There were small stalls on route, and areas to sit and eat. Many a pot of noodle was boiled up, though I never did see how they do it. However, the food didn’t stop here. It went all the way to the top. Dripping in sweat, but without sign of faltering, I was still passing these men as I climbed the final few staircases to the summit. I hope I have half this level at fitness when I’m older!
I reached the summit, alone and cheery, and waited for the others to arrive. It didn’t take long for my fingers to go numb so we didn’t linger long before heading off in search of one of the many viewing platforms. Luck was on our side and we captured some hauntingly beautiful shots in semi-decent visibility before cloud engulfed everything once more.

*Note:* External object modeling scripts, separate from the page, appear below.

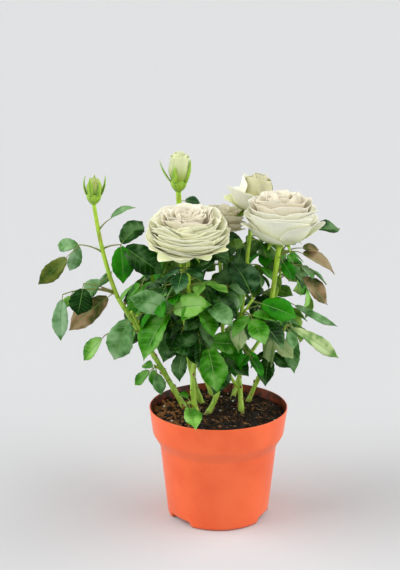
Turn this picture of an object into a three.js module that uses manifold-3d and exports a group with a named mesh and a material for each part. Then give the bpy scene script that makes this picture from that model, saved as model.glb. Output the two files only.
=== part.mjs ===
// A white patio rose growing in a plastic nursery pot.
//
// Millimetres, +Z up. The origin is the middle of the pot's flat underside and the
// plant's front faces -Y. Directions are given as an azimuth (degrees from +X
// towards +Y) and a rise (degrees above the horizontal).
//
// The canes stand in the soil and end where foliage begins. Each foliage node is one
// stem with its compound leaves fused on. Blooms and buds sit on the stems' tips.

import * as THREE from 'three';
import { mergeVertices } from 'three/addons/utils/BufferGeometryUtils.js';
import Module from 'manifold-3d';

const wasm = await Module();
wasm.setup();

// ---------------------------------------------------------------- driving dimensions

const GAP = 0.3; // clearance between neighbouring solids
const POT_HEIGHT = 107;
const RIM_RADIUS = 65; // outside, at the lip
const COLLAR_FOOT_RADIUS = 61.8;
const COLLAR_DEPTH = 25; // from the lip to the top of the slanted shoulder
const SHOULDER_DROP = 11;
const BODY_TOP_RADIUS = 55.2;
const BODY_FOOT_RADIUS = 47.6;
const FOOT_ROUND = 3;
const WALL = 1.4;
const FLOOR = 2;
const NOTCH_HEIGHT = 4.5;
const NOTCH_DEPTH = 9;
const NOTCH_HALF_ANGLE = 17;
const NOTCH_AZIMUTHS = [-141, -21, 99];
const DRAIN_RADIUS = 2.5;
const DRAIN_TURN = -11; // from the middle of a notch to its drain hole
const POT_SEGMENTS = 48;

const SOIL_TOP = 99;
const SOIL_EDGE = 97; // where it meets the wall
const SOIL_BUMP = 1.6;

const STALK_RADIUS = 0.8; // the stalk that carries a leaf's leaflets
const LEAF_THICKNESS = 1.4; // where leaflets meet on their stalk; they thin towards the tips
const LEAF_WIDTH = 0.58; // a leaflet's width over its length
const LEAF_FOLD = 0.3; // lift of a leaflet's edges over their distance from its midrib
const LEAF_DROOP = 0.12; // fall of a leaflet's tip over its length
const LEAFLET = 31; // usual length of an end leaflet
const SIDE_STALKLET = 2; // from the stalk to where a side leaflet's blade begins
const END_STALKLET = 5;
const LEAFLET_DROOP = 0.35; // how far leaflets hang below their stalk, over the stalk's sag
const PAIR_SPACING = 0.55; // between pairs of side leaflets, over the end leaflet's length
const SIDE_TURN = 66; // between a side leaflet and its stalk
const SIDE_SCALE = [0.8, 0.64]; // side leaflets over the end leaflet, from the end back
const SPIRAL = 137.5; // turn from one leaf on a stem to the next
const FIRST_SEED = 100; // of the spiral leaves; each further stem's is one more

// Limbs: radius at foot and tip, and the line from foot through the middle to the tip.
const CANES = {
  cane_left: { radii: [3.0, 2.1], line: [[-29, 9, 96], [-60, 7, 153], [-93, 0, 212]] },
  cane_front: { radii: [2.8, 2.2], line: [[-19, -11, 96], [-24, -12, 132], [-20, -15, 166]] },
  cane_centre: { radii: [2.6, 1.9], line: [[-13, -3, 96], [0, 3, 122], [4, 8, 160]] },
  cane_centre_right: { radii: [2.5, 1.9], line: [[22, 3, 96], [20, 6, 128], [18, 10, 160]] },
  cane_right: { radii: [2.2, 1.9], line: [[27, 28, 96], [35, 25, 117], [43, 22, 139]] },
  cane_rear: { radii: [2.6, 2.0], line: [[-14, 25, 96], [-26, 22, 135], [-31, 18, 175]] },
  cane_rear_left: { radii: [2.3, 1.7], line: [[-4, 44, 96], [-16, 54, 122], [-34, 62, 148]] },
  cane_rear_right: { radii: [2.3, 1.7], line: [[14, 42, 96], [24, 54, 124], [40, 62, 150]] },
};

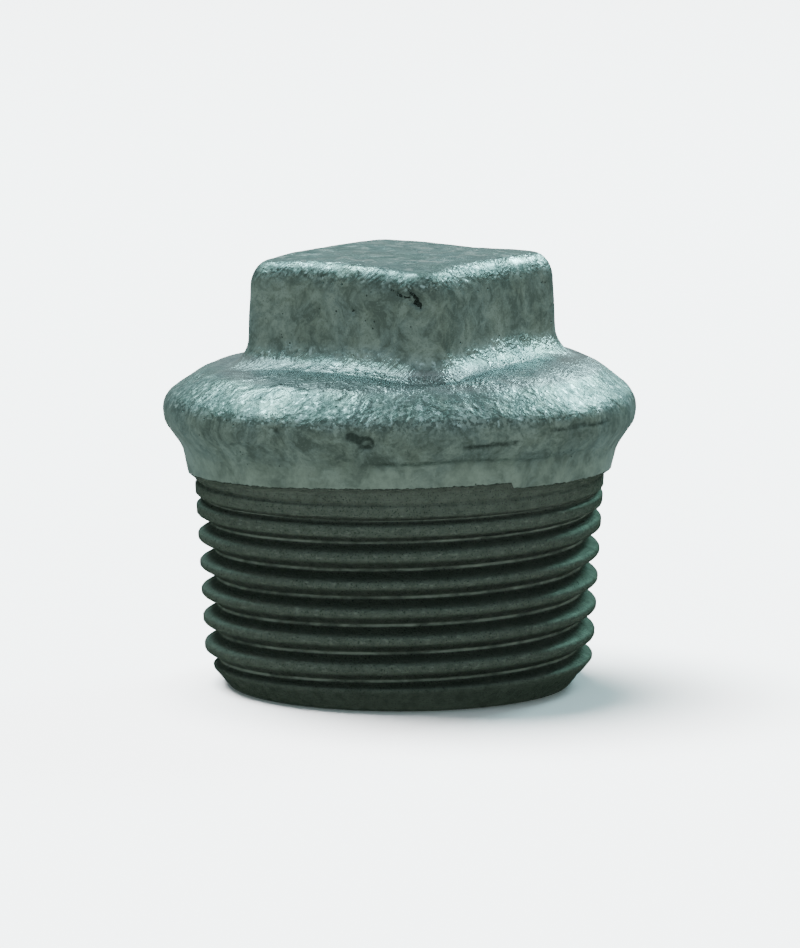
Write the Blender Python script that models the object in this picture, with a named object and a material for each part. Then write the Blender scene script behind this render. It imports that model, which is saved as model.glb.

It really is a fantastically beautiful and awe-inspiring view. The landscape goes on and on, bringing to mind thoughts of the history and age of the place. I imagine in Chinese there may be more to discover, but a lack of English information isn’t a downside to the trip at all. In fact, I quite enjoyed letting my imagination construct past tales of the area. I definitely plan on visiting again, but hopefully on a clearer day.
After some hot noodles and a well deserved sit down, the gang decided to see what lay on the other side of the hotel. Creaky knees too sore to walk down stairs, I turned back, climbing up further to the cable car. A sleepy bus ride back to the hotel and a hot shower later, I was dressed and ready to meet the others upon their return. Not quite greeted with tales of wonder and excitement, but with a few cool pictures of cliff edges and padlocked bridges, we packed up and headed back to the bus station. We bagged a bargain taxi ride in time to catch the train and squeezed in a well-deserved burger before boarding. Whilst semi-snoozing on the way home I genuinely felt I had been away for days and not just one night. A hugely memorable and enjoyable first trip out of Fuzhou, and one I would highly recommend. Looking forward to the next one!
To note, the mountain entrance was 230RMB, or 150RMB off season. The cable car was 80RMB each way, and 65RMB off season. Our dinner out came roughly to 30RMB each with beers, which is very reasonable in such a tourist spot.